Different guns have different triggers, not all are the same and even in some manufacturers lines you will find different triggers. Semi-automatic triggers are different that revolver triggers. Mastering the trigger on any gun is really very simple but to commit it to sub-conscious memory requires multiple perfect repetitions.
First some definitions; Trigger reach is measured from the back strap to the face of the trigger once all play has been taken up. This is the measurement that will determine if your finger can reach the trigger face with a proper grip on the back strap. Trigger play or slack is the looseness in the trigger before it meets resistance as you move the trigger rearward, almost all semi-automatics have some. Trigger break is when the correct pounds of pressure have been applied and the firing mechanism has released and the trigger easily moves to the rear of the trigger guard. The trigger reset point is the place where after a shot has been fired, as you move your finger forward you will hear and feel and audible click which is where the firing mechanism has been re-engaged.
The firing sequence is fairly simple, after you have acquired your sight picture and are on the trigger begin to gently move the trigger rearward until you meet resistance. At this point you have removed any play in the trigger and are now preparing to apply the correct amount of pressure to the trigger face to cause the gun to discharge and move the trigger to the rear of the trigger guard. As you begin to apply pressure to the trigger face you must understand that there is a specific amount of pressure required to make the trigger break, if you apply more than is needed or you accelerate pressure that the gun will move just as the trigger breaks and you will miss what you are aiming at. I am going to step out on a limb here and give you an empirical fact; you do not miss what you are aiming at because of bad sight alignment or bad eyes or any of the other dozen excuses I’ve heard over the years as everyone I’ve ever worked with sights their gun just fine, you simply miss because you moved the gun right at the moment of firing. Where the gun was pointed at the time it fired is where the hole is on the target, it really is that simple.
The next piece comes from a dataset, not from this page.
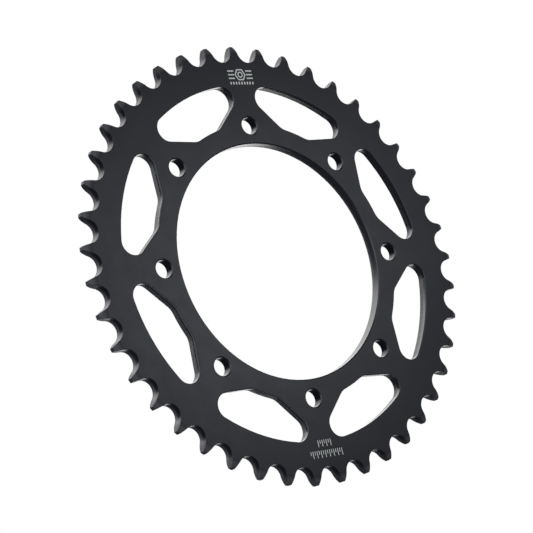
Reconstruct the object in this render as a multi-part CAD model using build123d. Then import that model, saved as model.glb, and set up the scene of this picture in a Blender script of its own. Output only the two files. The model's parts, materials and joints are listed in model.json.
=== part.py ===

Somewhere in the process of applying the correct amount of pressure to the trigger the gun will fire. Proper follow through indicates you should continue to the rear with the trigger and keep it pinned to the rear throughout the recoil of the gun. Once you have acquired your next sight picture you begin to release the trigger in a controlled manner until you hear/feel the trigger reset. Check your sight picture and repeat.
This method will help keep you from jerking the trigger and will increase your accuracy considerably as compared to flipping off the trigger. I have watched videos of accomplished shooters firing multiple rounds rapid fire and their finger never leaves the trigger and has minimal forward and rearward motion. Master your trigger, your shooting will improve.